The fundamentals were able to turn on a dime, as well. It all started when a respected banking industry consulting firm turned bullish on a few financial services companies. This was quickly followed by corporate upgrades that came from several large brokerage firms. The fundamentals seemed to fall into place, as well, at about the same time. The majority of the second quarter corporate earnings reports, along with economic reports were better than the analysts’ estimates.
One recent example of better than anticipated economic data was the retail sales report for June, which surprised on the upside by coming in up .6%, against an estimate of a .4% advance. The quarterly chart below shows how weak retail sales had been over the past two years, while currently reflecting a more encouraging environment.

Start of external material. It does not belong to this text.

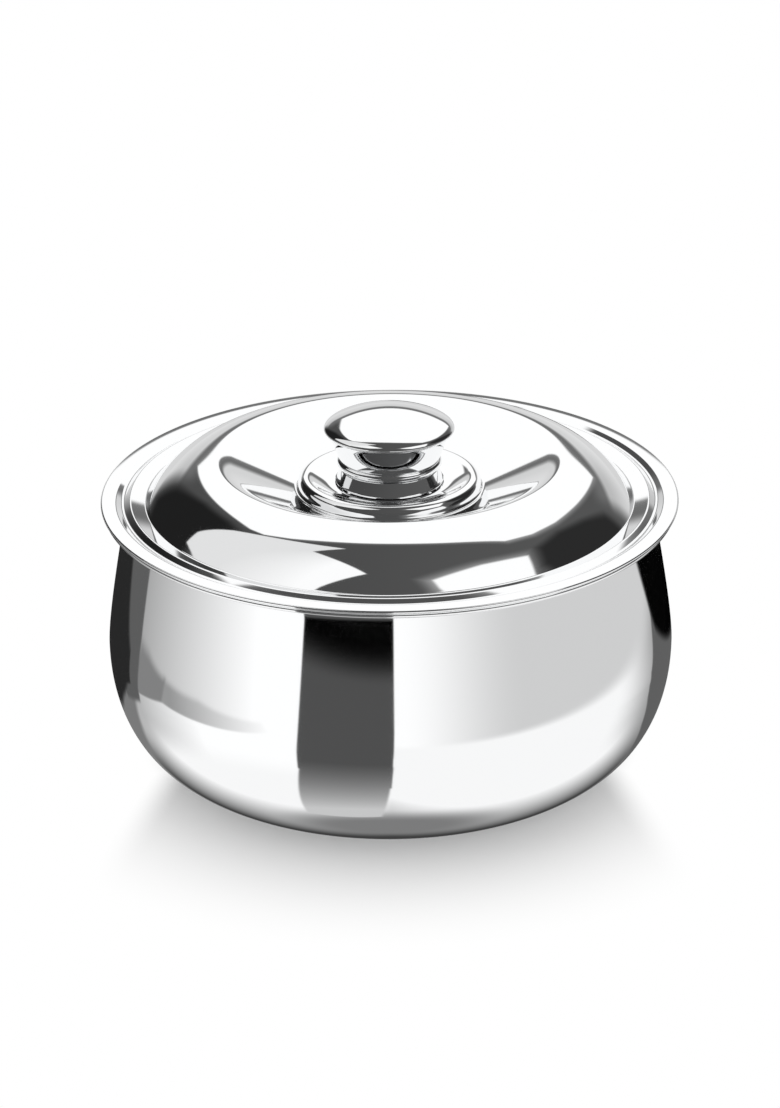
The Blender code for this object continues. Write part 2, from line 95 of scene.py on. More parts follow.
def softened(line, reach, steps=5):
    """The line with every inner corner rounded; reach is how far the round goes along each side."""
    points = [line[0]]
    for before, corner, after in zip(line, line[1:], line[2:]):
        points += bend(towards(corner, before, reach), corner, towards(corner, after, reach), steps)
    return points + [line[-1]]


def behind(line, depth):
    """The line moved by depth to the back of the surface that it draws."""
    faces = []
    for (r0, z0), (r1, z1) in zip(line, line[1:]):
        length = hypot(r1 - r0, z1 - z0)
        faces.append(((z0 - z1) / length, (r1 - r0) / length))
    moved = []
    for i, (r, z) in enumerate(line):
        a, b = faces[max(i - 1, 0)], faces[min(i, len(faces) - 1)]
        spread = 1 + a[0] * b[0] + a[1] * b[1]
        moved.append((r - depth * (a[0] + b[0]) / spread, z - depth * (a[1] + b[1]) / spread))
    return moved


def joined(*runs):
    """One line from several, without the points where they meet twice."""
    line = []
    for point in (point for run in runs for point in run):
        if not line or hypot(point[0] - line[-1][0], point[1] - line[-1][1]) > 0.004 * mm:
            line.append(point)
    return line


def lifted(line, height):
    """The same line, higher up."""
    return [(r, z + height) for r, z in line]


# %% [markdown]
# ## Turning a piece
# By hand this is: draw the outline as a chain of points, spin it round the axis, merge the seam and the
# middle, and give the skin its thickness. The chain starts as a plane that is merged to one point, and
# each next point is extruded from the last. The skin's outer side must be known before it gets thick, so
# a stretch of it is compared with the side that the outline was drawn on, and turned over if need be.


# %% Helpers that turn an outline into a piece
def apply(piece, kind, **settings):
    """Add a modifier and apply it."""
    modifier = piece.modifiers.new(kind.title(), kind)
    for key, value in settings.items():
        setattr(modifier, key, value)
    bpy.ops.object.modifier_apply(modifier=modifier.name)


def draw_outline(name, line):
    """A chain of points at +X, each extruded from the one before."""
    bpy.ops.object.select_all(action="DESELECT")
    bpy.ops.mesh.primitive_plane_add(size=mm, location=(line[0][0], 0, line[0][1]))
    piece = bpy.context.object
    piece.name = piece.data.name = name
    bpy.ops.object.transform_apply(location=True, rotation=True, scale=True)
    bpy.ops.object.mode_set(mode="EDIT")
    bpy.ops.mesh.select_all(action="SELECT")
    bpy.ops.mesh.merge(type="CENTER")
    for (r0, z0), (r1, z1) in zip(line, line[1:]):
        bpy.ops.mesh.extrude_vertices_move(TRANSFORM_OT_translate={"value": (r1 - r0, 0, z1 - z0)})
    return piece


def turn(name, line, node, body, wall=0.0, flats=256):
    """Spin an outline into a piece that stands for a node of the frame."""
    piece = draw_outline(name, line)
    bpy.ops.mesh.select_all(action="SELECT")
    bpy.ops.mesh.spin(steps=flats, angle=2 * pi, center=(0, 0, 0), axis=(0, 0, 1))
    bpy.ops.mesh.select_all(action="SELECT")
    bpy.ops.mesh.remove_doubles(threshold=0.001 * mm)
    bpy.ops.mesh.normals_make_consistent(inside=False)
    bpy.ops.object.mode_set(mode="OBJECT")
    (r0, z0), (r1, z1) = line[1], line[2]
    side = Vector((z0 - z1, 0, r1 - r0)).normalized()
    middle = Vector(((r0 + r1) / 2, 0, (z0 + z1) / 2))
    nearest = min(piece.data.polygons, key=lambda face: (face.center - middle).length)
    if nearest.normal.dot(side) < 0:
        bpy.ops.object.mode_set(mode="EDIT")
        bpy.ops.mesh.select_all(action="SELECT")
        bpy.ops.mesh.flip_normals()
        bpy.ops.object.mode_set(mode="OBJECT")
    if wall:
        apply(piece, "SOLIDIFY", thickness=wall, offset=-1.0, use_even_offset=True)
    bpy.ops.object.shade_smooth_by_angle(angle=radians(40))
    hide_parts(node)
    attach(piece, body)
    print(name, len(line), "points,", len(piece.data.polygons), "faces")
    return piece


# %% [markdown]
# ## Sizes that several pieces share
# The sheet is half a millimetre thick, and folded or touching sheets stand 0.3 mm apart. The brim's
# plane is the reference for the lid, and the pot's rim lies just under it.

# %% Shared sizes
sheet = 0.5 * mm
gap = 0.3 * mm
brim_radius = 120.0 * mm
brim_height = 113.6 * mm
pot_height = 111.9 * mm
fold = (sheet + gap + sheet + gap + sheet) / 2
rim_fold_centre = brim_radius - 1.0 * mm - fold
step_head = rim_fold_centre - 3.2 * mm
step_foot = step_head - 3.0 * mm
seat_height = pot_height - 1.8 * mm
lip_radius = 2.1 * mm
lip_centre = step_foot - 9.2 * mm
mouth_radius = lip_centre - lip_radius
seat_line = [
    (lip_centre, seat_height),
    (step_foot, seat_height),
    (step_head, pot_height),
    (rim_fold_centre, pot_height),
]
print("mouth", round(2 * mouth_radius / mm, 1), "mm across")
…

Another bullish surprise came with the release of the weekly initial jobless claims report for the week ended July 11th. This report shows the actual number of people who have filed for unemployment benefits for the first time. Claims were down 47,000 to 522,000, when 553,000 were anticipated and the more telling continuing claims portion of the report were down 642,000 to 6.273 million, against a guess of 6.85 million.

Another example of above consensus data came with the June housing starts report, which was up 3.6% to 582,000. This compared to an estimate of 530,000. More importantly, the building permits portion of the report, which is considered to be a leading indicator, totaled 563,000. This was substantially better than the median guess of 524,000. The chart below shows that the June improvement in starts was not just a single month occurrence. After a long period of declining tallies, the last five months have actually shown a slight improvement in housing starts totals.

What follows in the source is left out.